Иветта Георгиевна прочла:
«Милейшая Нинель Кондратьевна! От всей души приветствую Вас и – в Вашем лице – всю современную поэзию. Ваш слог продолжает поражать меня наповал. Два раза я обращалась в травматологию. Особенно поразила меня Ваша трогательная история о кишечнике...»
– О кишечнике? – прервал Фёдор Петрович. – Там написано: о кошечке.
– Ах, да, – согласилась Иветта Георгиевна. – Я невнимательно прочла.
Она продолжила:
«... история о кошечке. Должна признаться Вам, Нинель Кондратьевна, и, надеюсь, Вы сохраните эту тайну в глубинах вашего сердца, – я и сама страсть как люблю кошечек. Однако столоначальник мой, известный Вам Памфил Романович, не разделяет моего увлечения. В связи с чем мне пришлось третьего дни пойти на должностное преступление и отравить Памфила Романовича несвежей курицей (а ведь Вы знаете, как прожорлив Памфил Романович)...»
Иветта Георгиевна прервала чтение и спросила Фёдора Петровича:
– Неужели она в самом деле его траванула?.. Ужасти какие...
– Нет, – поморщился Фёдор Петрович. – Ты читай дальше. Там всё выяснится.
Однако, прочесть дальше Иветте Георгиевне было не суждено, так как внезапно началось наводнение, и чтице вместе с прилежным слушателем пришлось спасаться на крыше ближайшего ресторана, куда они вскарабкались не без труда.
Сидя на крыше этого питательного заведения, Иветта Георгиевна, обмахиваясь листами письма, которое она предусмотрительно захватила с собой, прошептала:
– Стихия неугомонна... Ах, как она неугомонна! Пусть сильнее грянет буря!..
Фёдор Петрович, сидевший свесив ноги вниз, кивнул:
– Жаль только, воробьёв тут нет.
– Совершенно нет! – потвердила Иветта Георгиевна, обозрев окрестность. – Но мы ведь можем пускать кораблики! – и она начала складывать из листов кораблики и пускать их по бурлящей воде.

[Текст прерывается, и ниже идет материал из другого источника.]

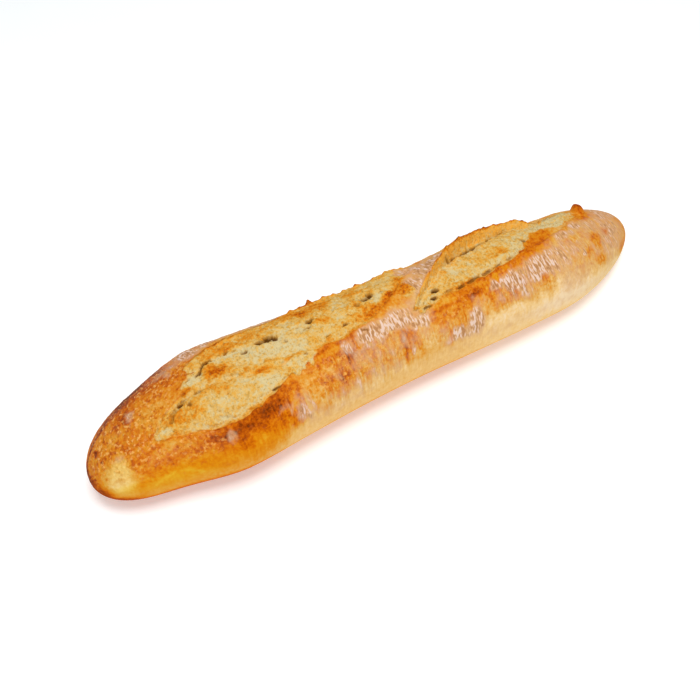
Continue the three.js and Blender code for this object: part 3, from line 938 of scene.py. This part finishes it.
def plain_bake(warp_x, away, streak):
    """Bake of the crust before any placed spots, from 0 for pale to 1 for dark brown."""
    plain = down_the_side(away, PLAIN_BAKE)
    browning = rise(away, *BROWNED_SIDE["round"]) * fall(warp_x, *BROWNED_SIDE["along"])
    plain = plain + BROWNED_SIDE["bake"] * browning
    at_near = fall(warp_x, *NEAR_END)
    bake = plain * (1 - at_near) + down_the_side(away, NEAR_BAKE) * at_near
    bake = bake - FAR_END_PALER * rise(warp_x, *FAR_END)
    return bake + STREAK_BAKE * streak * fall(away, *STREAKED_DOWN_TO)


def bake_field(bake, x, line_angle, warp_x, warp_angle, slashes, curl):
    """The bake with its placed spots and lines, brown crests and lips, and paler strips."""
    for share, value in spots(BAKED, warp_x, warp_angle):
        bake = toward(bake, value, share)
    for points, half_width, value in BAKED_LINES:
        bake = toward(bake, value, line_share(points, half_width, x, line_angle))
    bake = toward(bake, CREST_BAKE, np.clip(slashes["crest"] + curl, 0, 1))
    bake = toward(bake, LIP_BAKE, LIP_SHARE * slashes["lip"])
    bake = bake - BEHIND_PALER * slashes["behind"] * (1 - slashes["crest"])
    return np.clip(bake, 0, 1)


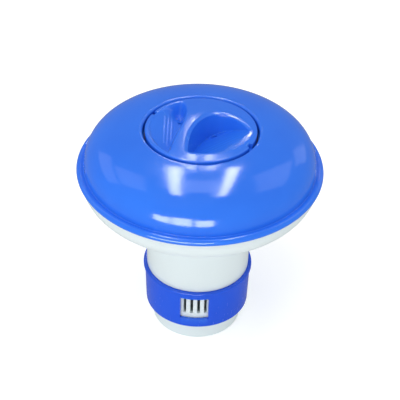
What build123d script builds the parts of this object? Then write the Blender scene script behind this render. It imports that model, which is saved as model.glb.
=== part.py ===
from build123d import *
import math
import os

# Floating chlorine dispenser, millimetres. The origin is the centre of the foot, +Z up along the axis of
# symmetry, and the front (the side the control ring's window faces) is -Y.

os.makedirs("parts", exist_ok=True)

# ---------------------------------------------------------------- driving dimensions
RIM_RADIUS = 65.0  # outermost reach of the rim bead
RIM_HEIGHT = 101.2  # mid-height of the rim bead
WALL = 2.2  # moulded wall of the float and the tube
GAP = 0.35  # free space between two mouldings that move past each other
FRONT = -90.0  # azimuth of the front, degrees from +X

# rim bead and dome
BEAD_RADIUS = 1.9
BEAD_CENTRE = RIM_RADIUS - BEAD_RADIUS
RIM_FACE = RIM_HEIGHT - BEAD_RADIUS  # the plane where the blue and white halves meet
DOME_RADIUS = RIM_RADIUS - 4.0
DOME_RISE = 25.6
DOME_POWER = 3.1
DOME_BASE = RIM_HEIGHT - 0.9
VALLEY_HEIGHT = RIM_HEIGHT + 1.2  # the groove between bead and dome

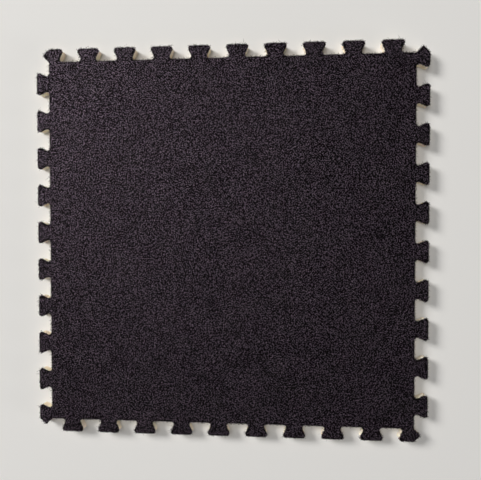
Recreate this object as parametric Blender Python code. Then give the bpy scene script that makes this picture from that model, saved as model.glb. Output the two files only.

Фёдор Петрович последовал её примеру, благо письмо Анны Евграфовны было невероятно объёмным и весило около шести фунтов.
Вскоре приехала «Скорая помощь» и всех спасли.
Вечером, придя в себя от последствий чудесного минования гибели, супруги Платковы, закусив креветками, хотя и ценили творчество Магомаева, Хиля и Любови Орловой, всё-таки пошли в Большой Театр. Давали балет Эдуара Лало.
«Хиль – хорошо, но и Лало – тоже очень неплохо», – решили Платковы и выдвинулись из дому. Наслаждаться балетом. Накануне неотвратимо приближающегося Года Быка.